Inflation
Inflation is the general increase in prices across an economy over time, which reduces the purchasing power of money — meaning a given amount of cash buys less tomorrow than it does today.
Inflation is one of the most consequential forces in personal finance and investing, yet it operates invisibly in day-to-day life. The U.S. Bureau of Labor Statistics measures inflation primarily through the Consumer Price Index (CPI), which tracks the price of a representative basket of goods and services including housing, food, gasoline, healthcare, and education. A secondary measure, the Personal Consumption Expenditures (PCE) price index, is the Federal Reserve's preferred inflation gauge for monetary policy decisions.

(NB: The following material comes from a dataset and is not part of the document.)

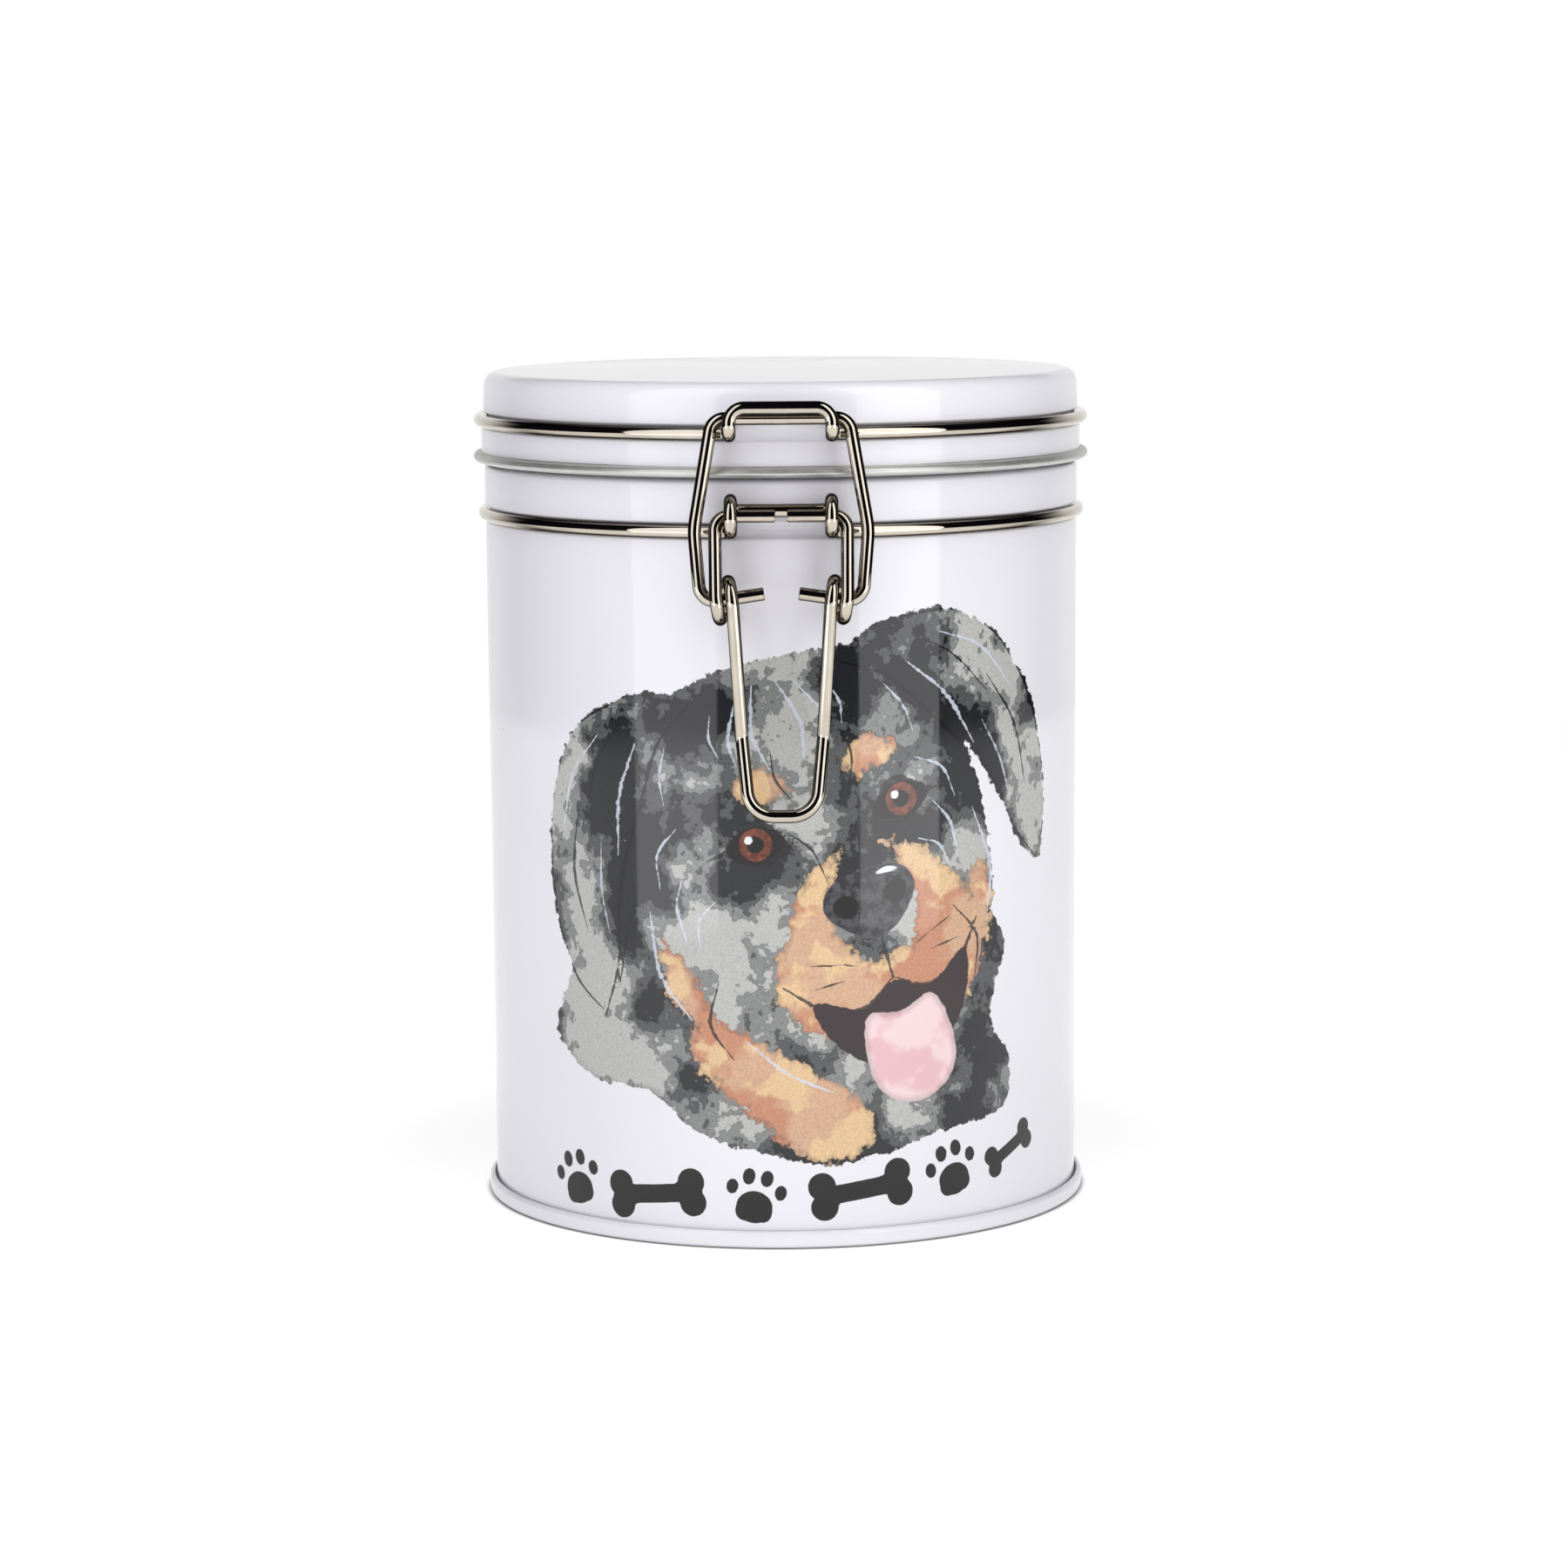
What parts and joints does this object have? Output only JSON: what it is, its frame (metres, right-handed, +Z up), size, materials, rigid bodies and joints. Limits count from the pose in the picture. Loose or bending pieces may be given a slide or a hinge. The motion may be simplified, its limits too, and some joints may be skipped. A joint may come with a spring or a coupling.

The Federal Reserve targets an average inflation rate of 2% annually. At that rate, the purchasing power of $100 today falls to approximately $82 in ten years and $67 in twenty years — not catastrophic but meaningful over long investment horizons. The COVID-19 era demonstrated how damaging higher inflation can be: U.S. inflation peaked above 9% in mid-2022, the highest level since 1981, visibly eroding household budgets for groceries, rent, and energy.
For investors, inflation creates several important imperatives. First, cash held in a savings account earning below the inflation rate is losing real purchasing power every year — the account balance grows nominally but buys less. This makes inflation the 'hidden tax' on savings. Second, the goal of investing is not to grow nominal wealth but to grow real wealth — purchasing power-adjusted returns. An investment returning 5% in a 3% inflation environment delivers a 2% real return. The same 5% return in an 8% inflation environment actually represents a 3% real loss.
Certain assets are better inflation hedges than others. Equities — ownership in businesses — have historically outpaced inflation over long periods because companies can raise prices as their input costs rise, passing inflation to consumers. Treasury Inflation-Protected Securities (TIPS) adjust their principal value in line with the CPI, offering direct inflation protection. Real estate and commodities have also served as inflation hedges historically.
Bond investors face particular inflation risk: fixed coupon payments become less valuable in real terms as prices rise, and bond prices typically fall when inflation expectations increase because interest rates rise in response.